What exactly is a .dvr file from recorded TV?

The most common recorded-TV .dvr file is Microsoft's DVR-MS format, used by Windows XP Media Center Edition, Windows Vista, and Windows 7. It wraps MPEG-2 video and MPEG-1 Audio Layer II or Dolby Digital (AC-3) audio in an ASF container. Note that some security DVRs and set-top recorders also use a plain .dvr extension for unrelated, proprietary formats.

Can I save a still from a copy-protected recording?

No. If a broadcast was flagged as protected, Microsoft's Stream Buffer Engine encrypts the recording so it plays only on the PC that made it. Those files cannot be read by other software, so no online tool can extract a frame from them.

How do I capture one exact moment instead of a whole batch of images?

Select Specific Frame and enter the timestamp in the Time (seconds) field. It accepts decimals, so you can target a fraction of a second. Use Multiple Screenshots only when you want a series of stills sampled across the clip.
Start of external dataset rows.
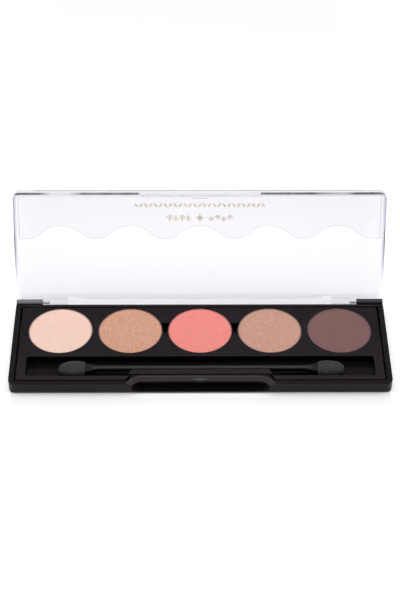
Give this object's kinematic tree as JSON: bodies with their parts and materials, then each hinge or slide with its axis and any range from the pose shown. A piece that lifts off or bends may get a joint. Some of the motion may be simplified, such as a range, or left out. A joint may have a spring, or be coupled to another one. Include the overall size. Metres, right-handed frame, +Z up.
{
  "type": "eyeshadow palette",
  "caption": "Slim rectangular eyeshadow palette: black base, round pressed-powder pans in an insert, clear hinged lid, thumb recess and double-ended sponge applicator in a trough.",
  "frame": {"origin": "centre of the flat underside of the case, on the plane it rests on, measured on the case without its hinge barrels", "axes": "+X to the right along the length, +Y to the hinge side, +Z up; the thumb recess faces -Y"},
  "size_m": [0.152, 0.0694, 0.0498],
  "materials": {
    "case_black": "moulded gloss black",
    "insert_black": "satin black",
    "adhesive": "double-sided adhesive film",
    "pan_metal": "bright drawn cup",
    "powder_ivory": "pressed powder, satin",
    "powder_copper": "pressed powder with fine glitter",
    "powder_coral": "pressed powder, matte",
    "powder_nude": "pressed powder, satin",
    "powder_plum": "pressed powder, matte",
    "pin_steel": "drawn wire",
    "label_paper": "blank printed-film label",
    "lid_clear": "clear, polished",
    "handle_black": "moulded gloss black",
    "sponge_foam": "fine open-cell foam, dark grey"
  },
  "bodies": {
    "base": {"base_tray": "case_black", "insert_panel": "insert_black", "pan_adhesive": "adhesive", "pan_1": "pan_metal", "pan_2": "pan_metal", "pan_3": "pan_metal", "pan_4": "pan_metal", "pan_5": "pan_metal", "powder_1": "powder_ivory", "powder_2": "powder_copper", "powder_3": "powder_coral", "powder_4": "powder_nude", "powder_5": "powder_plum", "hinge_pin_left": "pin_steel", "hinge_pin_right": "pin_steel", "underside_label": "label_paper"},
    "cover": {"lid": "lid_clear"},
    "applicator": {"applicator_handle": "handle_black", "sponge_tip_left": "sponge_foam", "sponge_tip_right": "sponge_foam"}
  },
  "joints": [
    {"name": "lid_hinge", "type": "hinge", "parent": "base", "child": "cover", "pos_m": [0, 0.02445, 0.00485], "axis": [1, 0, 0], "range_deg": [0, 112.5]},
    {"name": "applicator_lift", "type": "slide", "parent": "base", "child": "applicator", "axis": [0, 0, 1], "range_m": [0, 0.05]}
  ]
}
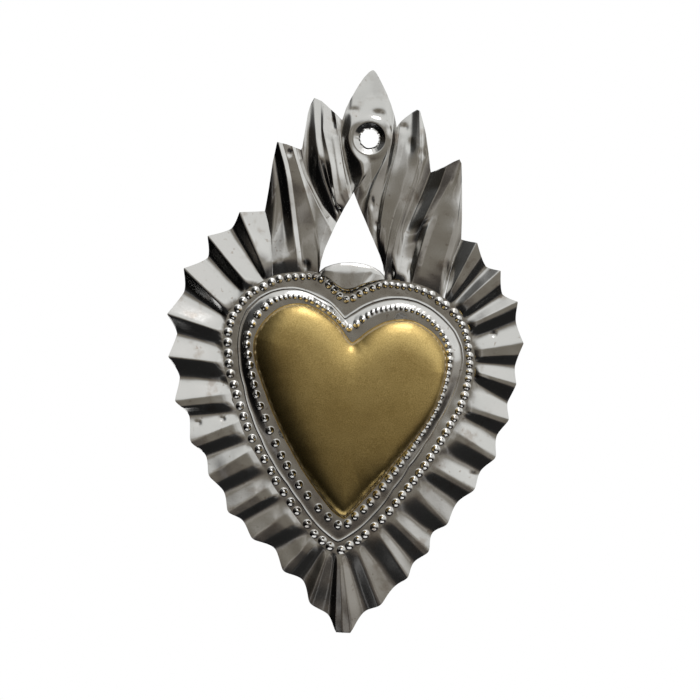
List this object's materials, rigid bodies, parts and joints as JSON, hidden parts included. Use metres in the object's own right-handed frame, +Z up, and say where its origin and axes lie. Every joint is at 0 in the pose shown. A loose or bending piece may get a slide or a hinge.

Are my uploaded recordings kept private?

Files are uploaded over an encrypted connection, processed on our servers, and deleted automatically a few hours after conversion — no sign-up, no watermark, never shared or made public. In our testing, a single-frame extraction from a standard-definition DVR-MS clip returns a sub-200 KB JPG at the "Very High" preset, so the upload size of the source recording (not the tiny output) is what determines how long the job takes.